Strategies for Effective Curriculum Reform and Reliable Outcomes
Successful reforms share several common strategies:
- Participatory Design: Involve teachers, local stakeholders, and pilot schools in curriculum creation. Finland’s bottom-up model shows how this builds ownership and teacher engagement.
- Phased Rollout: Introduce reforms incrementally rather than overnight. Kenya suffered from rapid implementation without adequate pilot programs or transition mechanisms.
- Teacher Training and Support: Invest in ongoing professional development. Rwanda’s randomized trial confirms that training plus instructional support delivers measurable gains.
- Infrastructure and Resources: Provide materials, ICT tools, and learning environments aligned to new pedagogical methods.
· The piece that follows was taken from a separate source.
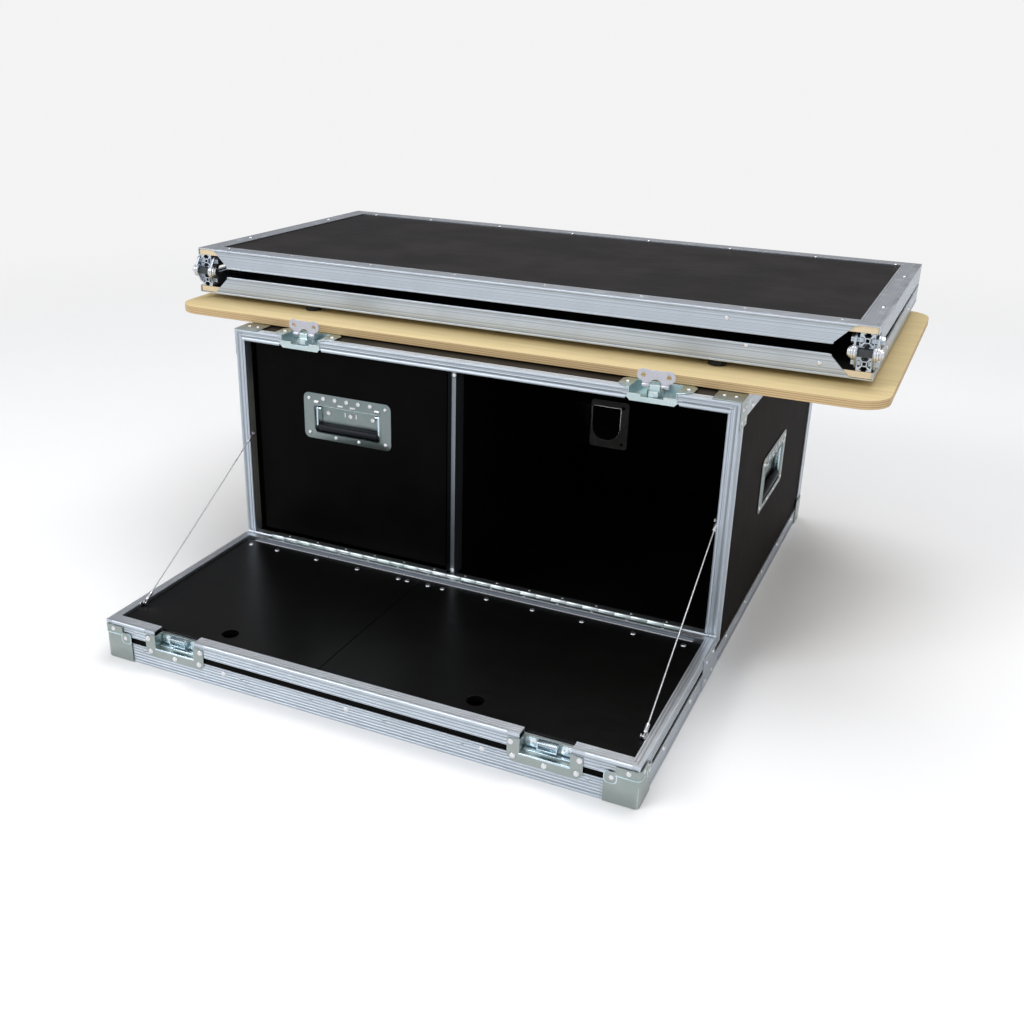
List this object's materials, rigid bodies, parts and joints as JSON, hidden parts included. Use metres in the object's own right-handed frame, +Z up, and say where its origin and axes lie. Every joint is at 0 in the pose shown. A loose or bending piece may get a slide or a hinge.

Bangladesh curriculum changes failed partly due to equipment gaps and exam leakage issues.
- Monitoring and Evaluation: Use rigorous evaluation designs, randomized control trials, longitudinal studies, PISA-style assessments, to measure effectiveness, inform adjustments, and secure accountability.
Outcomes, Risks, and Policy Implications
Countries that engage in well-resourced curriculum reform yield better academic performance, deeper skill development, and more equitable learning opportunities. Failure to align pedagogy, assessment, and capacity risks wasted resources and disillusionment. Kenya’s CBC shows high ambition but limited outcomes because planners failed to provide resources, involve stakeholders, or plan assessments. Bangladesh’s creative curriculum demonstrates theoretical promise but limited impact due to weak implementation infrastructure.
Policy makers must adopt a systems perspective that recognizes curriculum reform as deeply political, economic, and pedagogical. They should resist one-off donor models and invest in capacity, inclusive design, and accountability structures. International aid agencies should collaborate with governments to fund teacher training and learning assessment systems. Overall, comparative evidence supports reforms that follow participatory design, phased introduction, anchored in local contexts, and backed by data-driven accountability.